_YOUR TASK:_
Scan the data. Collect each line that contains the word "code".
● ● ● ● ● ● ●
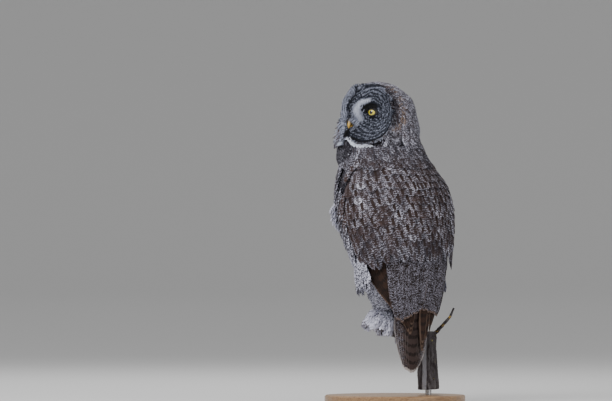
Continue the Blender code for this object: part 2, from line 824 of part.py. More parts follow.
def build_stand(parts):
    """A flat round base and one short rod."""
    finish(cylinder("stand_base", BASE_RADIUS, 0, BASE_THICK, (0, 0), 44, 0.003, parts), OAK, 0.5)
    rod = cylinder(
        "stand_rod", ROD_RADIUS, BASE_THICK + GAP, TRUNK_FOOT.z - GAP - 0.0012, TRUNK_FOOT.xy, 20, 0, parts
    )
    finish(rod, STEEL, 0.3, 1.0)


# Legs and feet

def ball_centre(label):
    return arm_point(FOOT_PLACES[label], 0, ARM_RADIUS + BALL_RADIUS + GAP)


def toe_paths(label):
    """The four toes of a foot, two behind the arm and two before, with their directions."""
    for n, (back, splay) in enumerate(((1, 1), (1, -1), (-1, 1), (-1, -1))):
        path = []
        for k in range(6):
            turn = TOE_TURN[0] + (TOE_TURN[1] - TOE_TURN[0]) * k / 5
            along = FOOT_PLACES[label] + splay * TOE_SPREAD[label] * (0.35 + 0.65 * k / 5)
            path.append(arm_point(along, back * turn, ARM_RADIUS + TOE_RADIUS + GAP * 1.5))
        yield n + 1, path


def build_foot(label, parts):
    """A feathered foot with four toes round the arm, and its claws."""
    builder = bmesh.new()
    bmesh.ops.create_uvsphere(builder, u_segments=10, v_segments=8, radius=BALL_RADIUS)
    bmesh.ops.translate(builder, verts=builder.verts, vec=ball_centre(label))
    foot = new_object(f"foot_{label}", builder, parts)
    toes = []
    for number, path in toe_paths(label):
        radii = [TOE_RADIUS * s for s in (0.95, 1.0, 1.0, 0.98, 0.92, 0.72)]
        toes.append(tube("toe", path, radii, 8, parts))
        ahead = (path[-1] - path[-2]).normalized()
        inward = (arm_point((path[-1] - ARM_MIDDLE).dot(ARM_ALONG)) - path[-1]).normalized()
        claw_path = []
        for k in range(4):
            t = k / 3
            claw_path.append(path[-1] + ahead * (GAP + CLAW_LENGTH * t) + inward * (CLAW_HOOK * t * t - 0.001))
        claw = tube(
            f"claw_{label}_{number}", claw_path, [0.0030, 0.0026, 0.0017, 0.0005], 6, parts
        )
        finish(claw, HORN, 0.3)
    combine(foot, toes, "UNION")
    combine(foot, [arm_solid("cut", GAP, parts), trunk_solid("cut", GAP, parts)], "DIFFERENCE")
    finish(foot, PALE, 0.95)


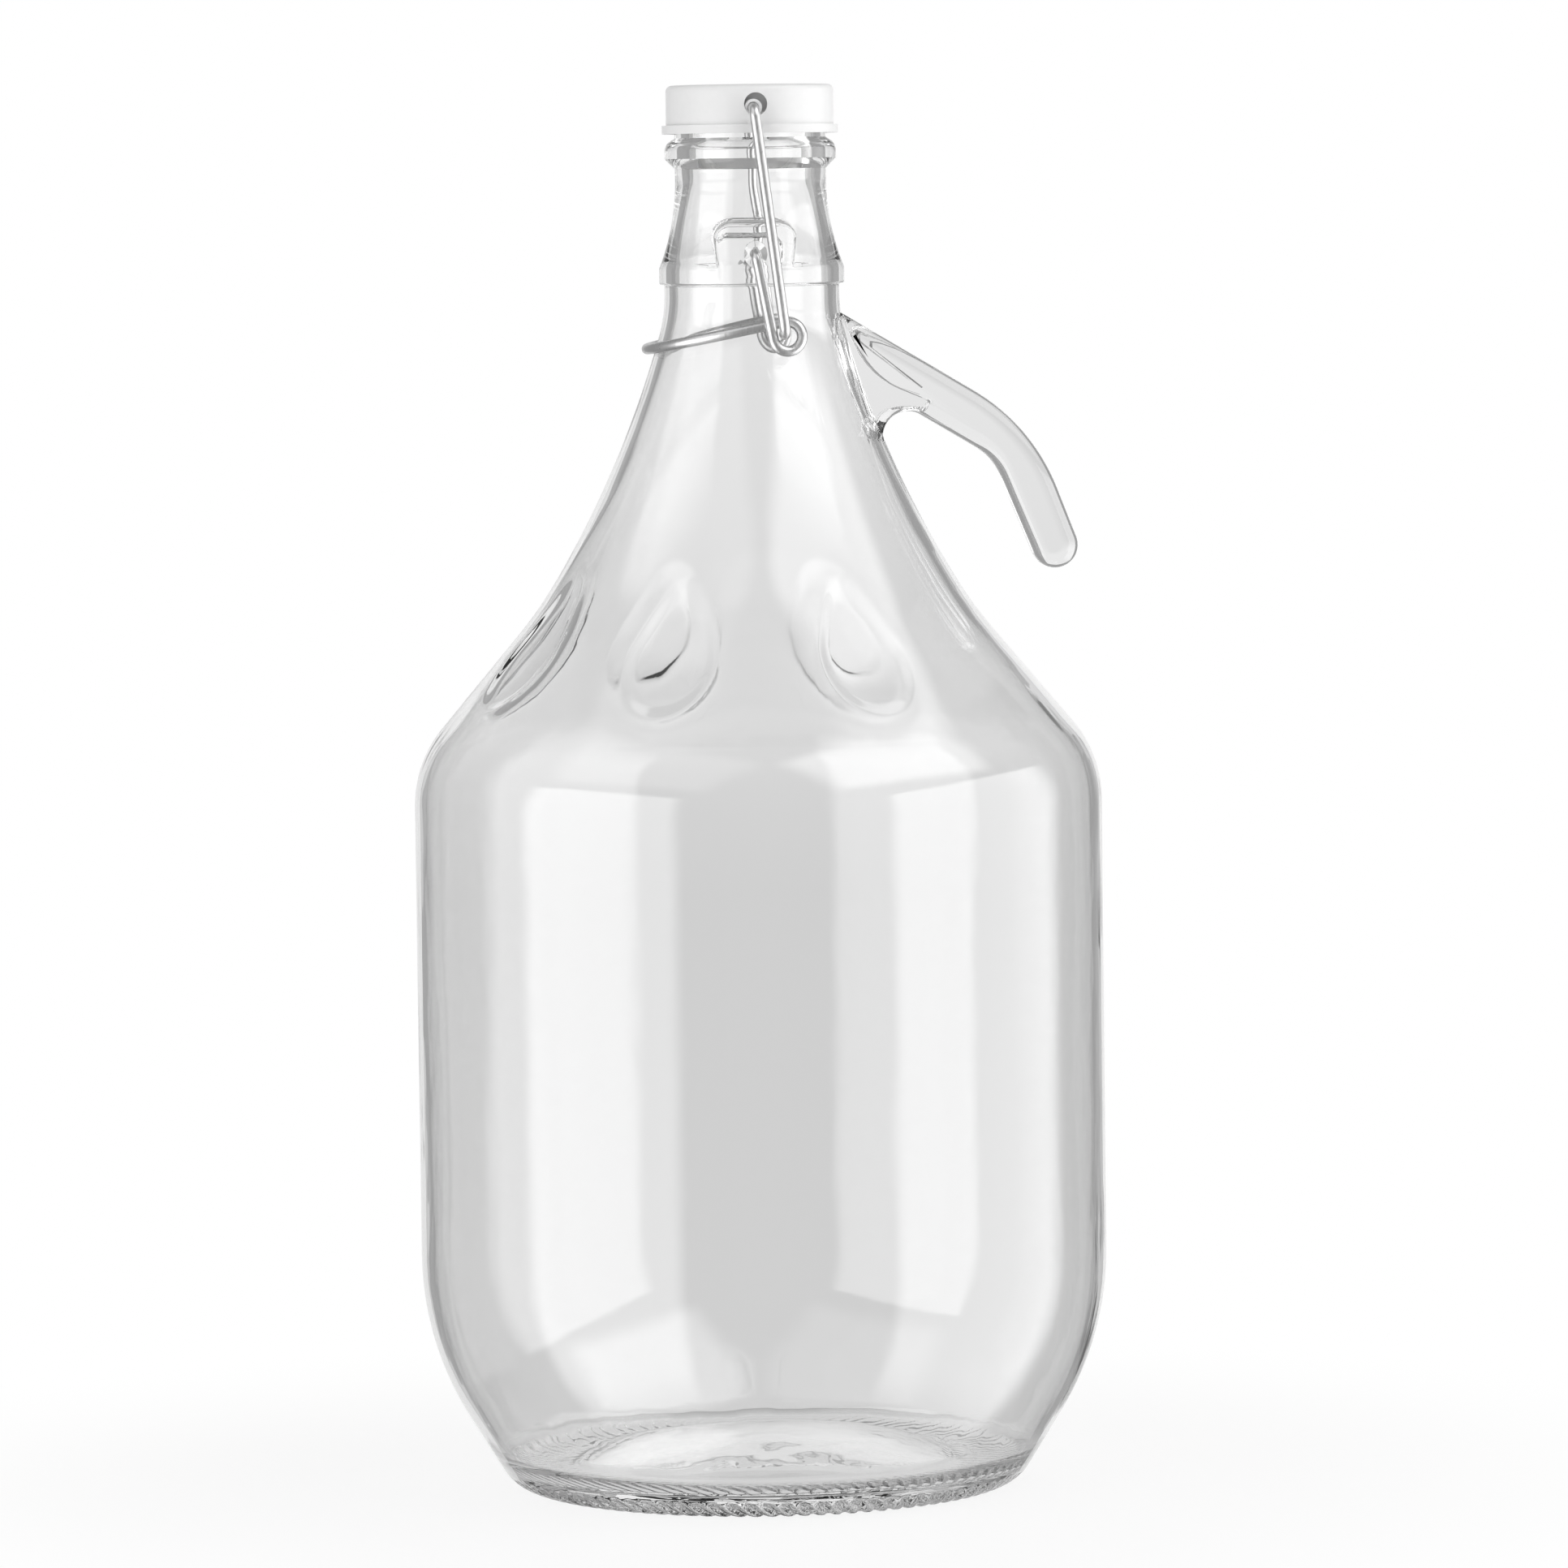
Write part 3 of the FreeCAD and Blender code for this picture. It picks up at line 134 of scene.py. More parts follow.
● ● ● ● ● ● ●
_TASK RESULT:_
Continue the Blender code for this object: part 2, from line 824 of part.py. More parts follow.
Write part 3 of the FreeCAD and Blender code for this picture. It picks up at line 134 of scene.py. More parts follow.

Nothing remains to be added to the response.